Material provided
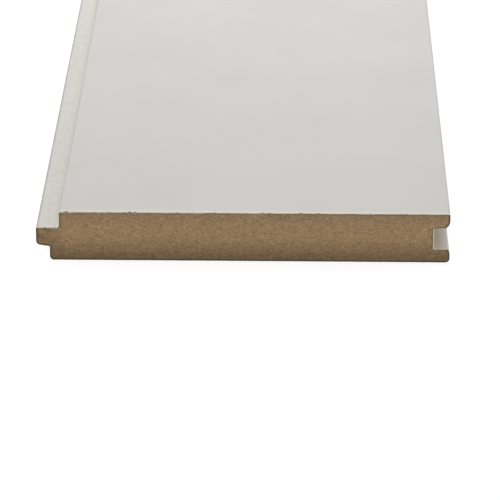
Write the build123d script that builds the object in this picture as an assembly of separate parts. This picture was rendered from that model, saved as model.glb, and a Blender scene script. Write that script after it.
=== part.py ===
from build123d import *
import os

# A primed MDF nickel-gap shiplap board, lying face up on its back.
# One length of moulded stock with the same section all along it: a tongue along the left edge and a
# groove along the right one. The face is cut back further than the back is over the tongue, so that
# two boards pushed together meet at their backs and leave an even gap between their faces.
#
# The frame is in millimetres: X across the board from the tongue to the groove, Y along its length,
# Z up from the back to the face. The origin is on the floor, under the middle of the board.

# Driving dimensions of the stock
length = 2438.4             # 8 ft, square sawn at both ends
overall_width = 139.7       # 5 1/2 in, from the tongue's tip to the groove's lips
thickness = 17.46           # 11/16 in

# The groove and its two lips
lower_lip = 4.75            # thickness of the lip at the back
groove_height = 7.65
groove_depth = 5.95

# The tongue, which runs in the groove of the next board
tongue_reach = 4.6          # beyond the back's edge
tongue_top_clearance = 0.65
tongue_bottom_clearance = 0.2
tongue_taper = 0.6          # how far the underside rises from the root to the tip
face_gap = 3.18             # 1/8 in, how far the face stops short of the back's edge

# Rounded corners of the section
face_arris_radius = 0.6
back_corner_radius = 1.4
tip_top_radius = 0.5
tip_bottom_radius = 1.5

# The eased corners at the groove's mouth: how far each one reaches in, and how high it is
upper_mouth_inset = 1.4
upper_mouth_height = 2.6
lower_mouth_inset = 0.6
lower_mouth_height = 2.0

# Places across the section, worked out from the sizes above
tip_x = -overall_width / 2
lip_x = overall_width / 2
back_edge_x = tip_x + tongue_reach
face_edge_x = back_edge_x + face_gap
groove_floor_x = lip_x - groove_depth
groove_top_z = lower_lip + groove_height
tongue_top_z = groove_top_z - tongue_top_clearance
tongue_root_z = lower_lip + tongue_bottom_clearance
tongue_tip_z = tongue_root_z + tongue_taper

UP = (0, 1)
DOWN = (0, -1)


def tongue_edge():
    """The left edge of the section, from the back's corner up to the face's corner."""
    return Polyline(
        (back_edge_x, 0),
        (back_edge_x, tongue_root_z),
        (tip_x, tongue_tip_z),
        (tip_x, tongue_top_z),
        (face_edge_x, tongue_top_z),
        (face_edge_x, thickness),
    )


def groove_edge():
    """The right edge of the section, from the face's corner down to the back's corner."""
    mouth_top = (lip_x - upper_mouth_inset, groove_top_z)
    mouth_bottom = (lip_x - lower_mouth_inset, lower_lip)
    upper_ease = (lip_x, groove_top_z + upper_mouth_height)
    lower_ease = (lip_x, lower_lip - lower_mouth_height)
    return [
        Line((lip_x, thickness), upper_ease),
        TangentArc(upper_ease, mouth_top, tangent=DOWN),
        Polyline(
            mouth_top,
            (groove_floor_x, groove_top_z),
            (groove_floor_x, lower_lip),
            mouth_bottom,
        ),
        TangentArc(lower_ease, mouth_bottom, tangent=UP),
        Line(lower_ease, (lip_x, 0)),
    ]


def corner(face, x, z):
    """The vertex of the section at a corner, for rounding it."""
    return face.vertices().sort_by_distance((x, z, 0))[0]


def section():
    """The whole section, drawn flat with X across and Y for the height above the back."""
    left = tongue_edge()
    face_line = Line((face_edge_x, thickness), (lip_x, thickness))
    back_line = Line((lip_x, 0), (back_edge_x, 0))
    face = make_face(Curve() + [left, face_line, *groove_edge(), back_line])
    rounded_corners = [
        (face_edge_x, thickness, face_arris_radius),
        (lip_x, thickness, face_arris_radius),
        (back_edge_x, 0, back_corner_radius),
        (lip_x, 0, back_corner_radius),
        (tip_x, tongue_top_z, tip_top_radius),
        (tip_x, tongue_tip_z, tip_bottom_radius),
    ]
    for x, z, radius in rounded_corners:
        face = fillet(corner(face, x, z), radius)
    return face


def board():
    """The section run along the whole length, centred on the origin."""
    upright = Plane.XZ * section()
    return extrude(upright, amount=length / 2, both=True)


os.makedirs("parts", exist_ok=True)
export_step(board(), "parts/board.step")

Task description
Lines from the start of the material above through the line containing "thickness = 17.46" are to be duplicated exactly, and only those.

Completed task
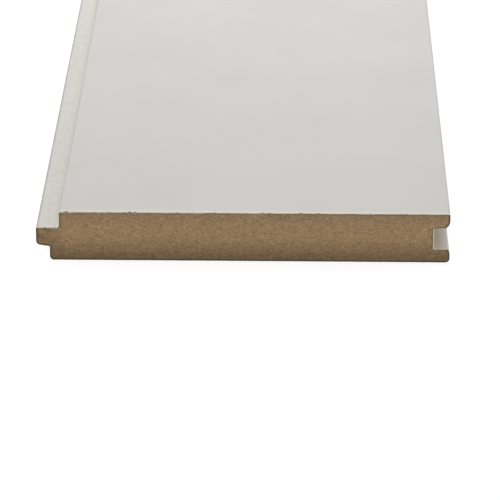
Write the build123d script that builds the object in this picture as an assembly of separate parts. This picture was rendered from that model, saved as model.glb, and a Blender scene script. Write that script after it.
=== part.py ===
from build123d import *
import os

# A primed MDF nickel-gap shiplap board, lying face up on its back.
# One length of moulded stock with the same section all along it: a tongue along the left edge and a
# groove along the right one. The face is cut back further than the back is over the tongue, so that
# two boards pushed together meet at their backs and leave an even gap between their faces.
#
# The frame is in millimetres: X across the board from the tongue to the groove, Y along its length,
# Z up from the back to the face. The origin is on the floor, under the middle of the board.

# Driving dimensions of the stock
length = 2438.4             # 8 ft, square sawn at both ends
overall_width = 139.7       # 5 1/2 in, from the tongue's tip to the groove's lips
thickness = 17.46           # 11/16 in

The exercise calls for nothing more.